Unfortunately for you, my randomness continues, probably because I am actually in a REM sleep fugue state while I type but I want to get this off my chest. There are at least two phrases or statements that I think need immediate deletion from our verbal vomit:
1) “How are you?” Ok, so I walk by someone and they barely look at me and toss this question to me. Do they really expect a response? No, of course not and if I do respond they don’t want to hear about how I am at all. They keep walking, head buried in cell phone, satisfied that they have used the standard U.S. pleasantry and all is well. But really it should be abolished. I think even “hey” is better than ‘How are you?’ because “hey” at least doesn’t even intend for a response back except for another “hey”. Fine. Perfect. Or, how about, if you walk by a lady, you smile and say, “yellow looks great on you.” Or maybe we could use the old phrases, “good morning” or “afternoon”, smile and keep walking. Bottom line, the question “how are you?” should be made a misdemeanor offense in this country, unless the two people are stopped, looking at each other and actually listening.

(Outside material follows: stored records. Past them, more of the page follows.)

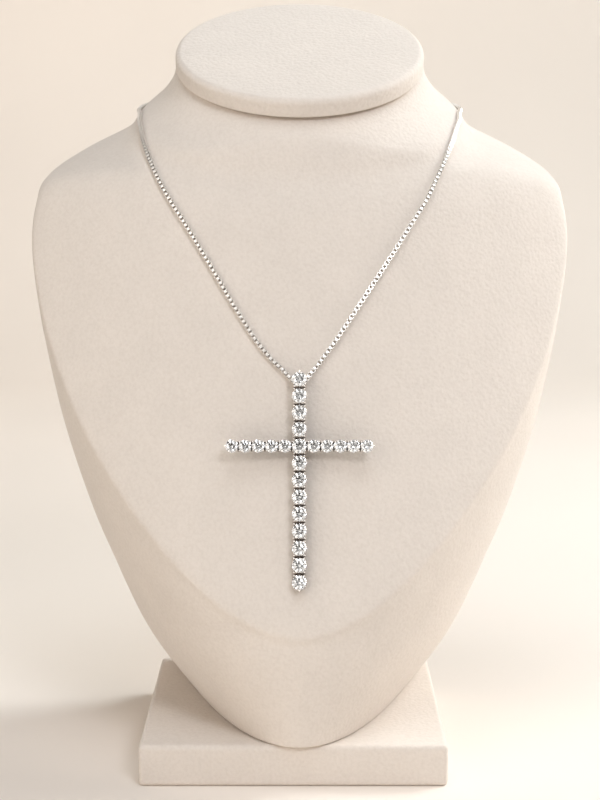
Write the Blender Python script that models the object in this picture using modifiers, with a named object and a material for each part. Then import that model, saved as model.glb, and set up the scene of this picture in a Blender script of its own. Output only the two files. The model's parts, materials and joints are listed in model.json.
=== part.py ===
"""Cross pendant of round brilliants on a box chain, worn on a padded display bust.

Metres, +Z up. X runs to the viewer's right, the bust faces -Y. The origin lies on the underside of
the base block, under the bust's middle plane.
"""
import math
from collections import namedtuple

import bmesh
import bpy
from mathutils import Vector
from mathutils.bvhtree import BVHTree

COLLECTION_NAME = "cross_pendant_necklace"

# Gaps between separate pieces
SEAT_GAP = 0.0003
STONE_GAP = 0.00012

# Base block
BASE_WIDTH = 0.102
BASE_DEPTH = 0.100
BASE_HEIGHT = 0.014
BASE_EDGE = 0.0012
BASE_SHIFT = -0.002

# Bust
BUST_WIDTH = 0.1916
BUST_HEIGHT = 0.2225
BUST_DEPTH = 0.100
CHEST_LEAN = math.radians(19.4)
CHEST_FOOT_Y = -0.058
CHEST_FOOT_HEIGHT = 0.0387
CHEST_RADIUS = 0.143
CREASE_SOFTNESS = 0.0018
NECK_TILT = math.radians(27.0)
FRONT_STEPS = 28
BACK_STEPS = 16
ROWS_PER_SECTION = 2

# Neck cap
CAP_WIDTH = 0.089
CAP_DEPTH = 0.084
CAP_THICKNESS = 0.0076
CAP_CROWN = 0.0006
CAP_FLAT_SHARE = 0.62
CAP_FLAT_DROP_SHARE = 0.25
CAP_EDGE = 0.0022
CAP_SEAM = 0.0008
CAP_STEPS = 40

# Stones
UPRIGHT_STONE = 0.00485
ARM_STONE = 0.0042
UPRIGHT_PITCH = 0.00552
ARM_PITCH = 0.00432
ARM_START = 0.00470
STONES_ABOVE = 4
STONES_BELOW = 8
STONES_PER_ARM = 5
CROWN_ANGLE = math.radians(34.5)
PAVILION_ANGLE = math.radians(40.75)
TABLE_SHARE = 0.57
STAR_SHARE = 0.42
LOWER_SHARE = 0.24
GIRDLE_SHARE = 0.03

# Setting
SETTING_DEPTH = 0.0024
BASKET_SIDES = 10
BASKET_FOOT_SHARE = 0.62
BASKET_RIM_SHARE = 0.97
BASKET_RIM_DROP = 0.00055
BACK_HOLE_SHARE = 0.30
BAR_WIDTH = 0.0015
BAR_HEIGHT = 0.0009
BAR_BITE = 0.0005
BAR_LIFT_SHARE = 0.05
PRONG_RADIUS = 0.00038
PRONG_SIDES = 6
PRONG_SPREAD_SHARE = 0.73
PRONG_ROOT_SHARE = 0.24
PRONG_ROOT_LIFT_SHARE = 0.6
PRONG_RISE = 0.00034
BEAD_LENGTH_SHARE = 0.40
BEAD_WIDTH = 0.0009
BEAD_CROWN = 0.00032
END_PRONG_REACH = 0.0005
END_BEAD_LENGTH = 0.0010

# Bail, a short tube soldered behind the top stone
BAIL_BORE = 0.0023
BAIL_WALL = 0.0004
BAIL_LENGTH = 0.0020
BAIL_DROP = 0.0010
BAIL_SOLDER = 0.0003
BAIL_SIDES = 16
BAIL_REACH = 0.008
BAIL_HEIGHT_ON_BUST = 0.1167
CROSS_FOOT_GAP = 0.0004

# Chain and clasp
CHAIN_WIDTH = 0.00145
CHAIN_GAP = 0.00045
CHAIN_STEP = 0.0054
CHAIN_NECK_TILT = math.radians(10.0)
CHAIN_NECK_SHARE = 0.925
NECK_CENTRE_SHARE = 0.388
NECK_LOOP_STEPS = 16
CURVE_STEPS = 24
CLASP_LENGTH = 0.0100
CLASP_WIDTH = 0.0036
CLASP_THICKNESS = 0.0018

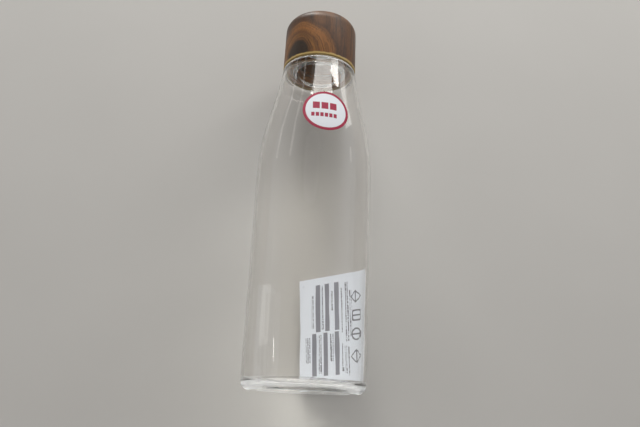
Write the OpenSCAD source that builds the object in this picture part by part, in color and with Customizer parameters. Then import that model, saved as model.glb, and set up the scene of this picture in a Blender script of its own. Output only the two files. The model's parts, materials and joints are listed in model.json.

2) ‘Are we eating alone tonight’? When I am asked that question at a restaurant, it makes me want to sew the lips shut on that waiter or waitress. If I am alone, I am not ‘we’, I am ‘sir’ or perhaps ‘hey you’ but I am not ‘we’. Or maybe the server is hallucinating and sees a friend that I don’t see sitting next to me. If it’s a waitress and she’s hot, now of course I’ll make an exception, not sew her lips shut, but assume ‘we’ means the two of us are or will be together later and you know – the rest. I know, like many of my gender, I’m thinking with an organ that doesn’t contain neurons, just some important nerves.
I think I will end this chaotic drivel now and show my flexible ending skills: Remember that no matter how strong and tough you think you are in this life, nothing matters but love. If you don’t yet understand that, then you just don’t get it, and you’ll need to read my book.